• The problem: Exactly reproduce the lines that follow.

• Material provided:
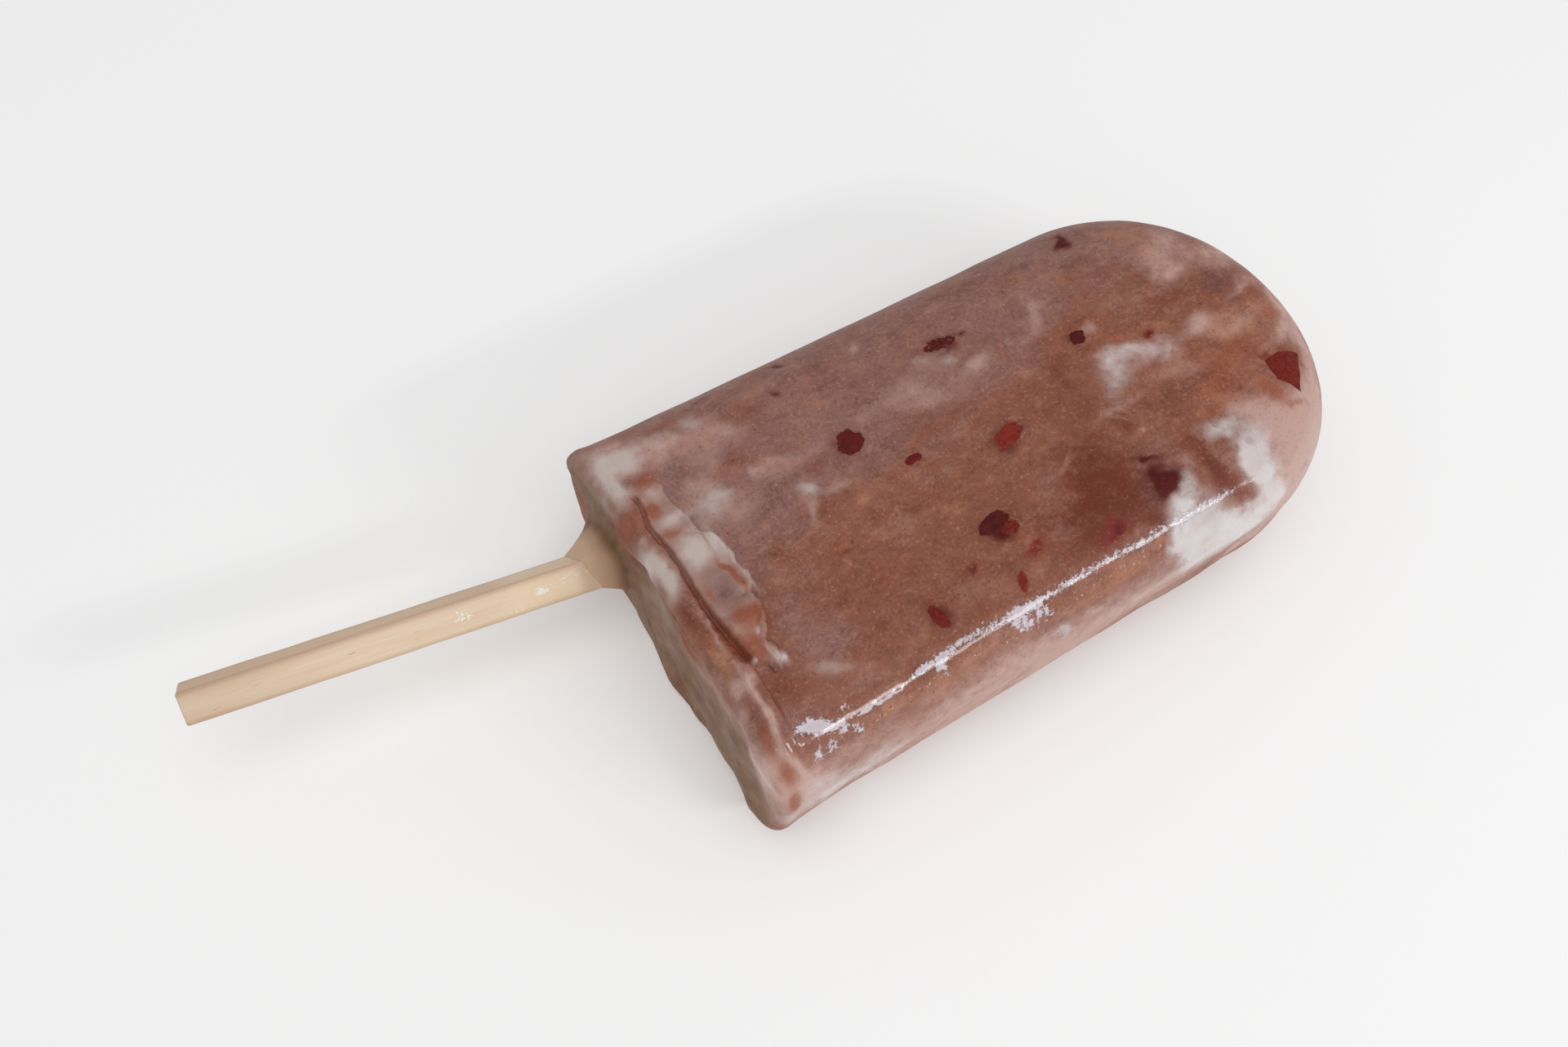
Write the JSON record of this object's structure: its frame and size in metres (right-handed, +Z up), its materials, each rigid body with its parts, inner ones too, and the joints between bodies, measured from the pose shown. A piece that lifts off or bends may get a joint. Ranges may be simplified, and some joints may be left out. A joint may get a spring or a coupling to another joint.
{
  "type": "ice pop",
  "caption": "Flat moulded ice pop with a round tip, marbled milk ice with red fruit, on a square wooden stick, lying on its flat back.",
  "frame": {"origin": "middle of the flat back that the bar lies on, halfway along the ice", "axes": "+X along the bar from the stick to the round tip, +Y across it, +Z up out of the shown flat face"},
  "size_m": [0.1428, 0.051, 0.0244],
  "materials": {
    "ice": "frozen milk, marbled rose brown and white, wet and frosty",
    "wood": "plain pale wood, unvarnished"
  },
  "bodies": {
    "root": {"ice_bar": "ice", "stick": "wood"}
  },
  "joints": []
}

• Result of this exercise:
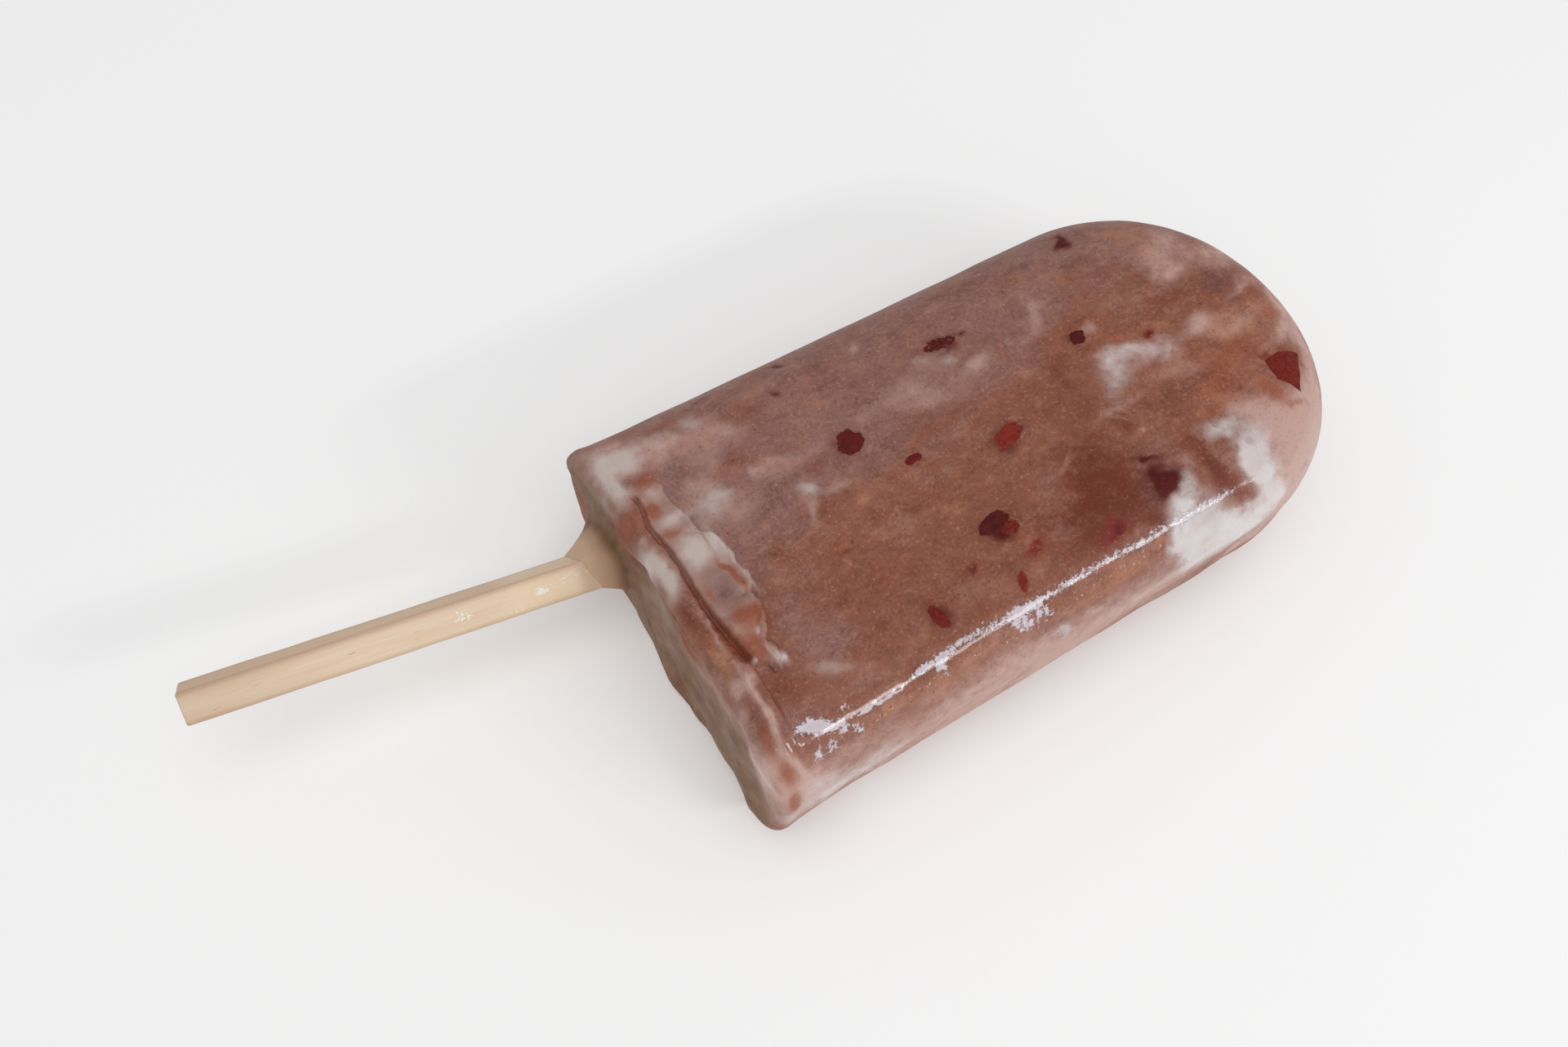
Write the JSON record of this object's structure: its frame and size in metres (right-handed, +Z up), its materials, each rigid body with its parts, inner ones too, and the joints between bodies, measured from the pose shown. A piece that lifts off or bends may get a joint. Ranges may be simplified, and some joints may be left out. A joint may get a spring or a coupling to another joint.
{
  "type": "ice pop",
  "caption": "Flat moulded ice pop with a round tip, marbled milk ice with red fruit, on a square wooden stick, lying on its flat back.",
  "frame": {"origin": "middle of the flat back that the bar lies on, halfway along the ice", "axes": "+X along the bar from the stick to the round tip, +Y across it, +Z up out of the shown flat face"},
  "size_m": [0.1428, 0.051, 0.0244],
  "materials": {
    "ice": "frozen milk, marbled rose brown and white, wet and frosty",
    "wood": "plain pale wood, unvarnished"
  },
  "bodies": {
    "root": {"ice_bar": "ice", "stick": "wood"}
  },
  "joints": []
}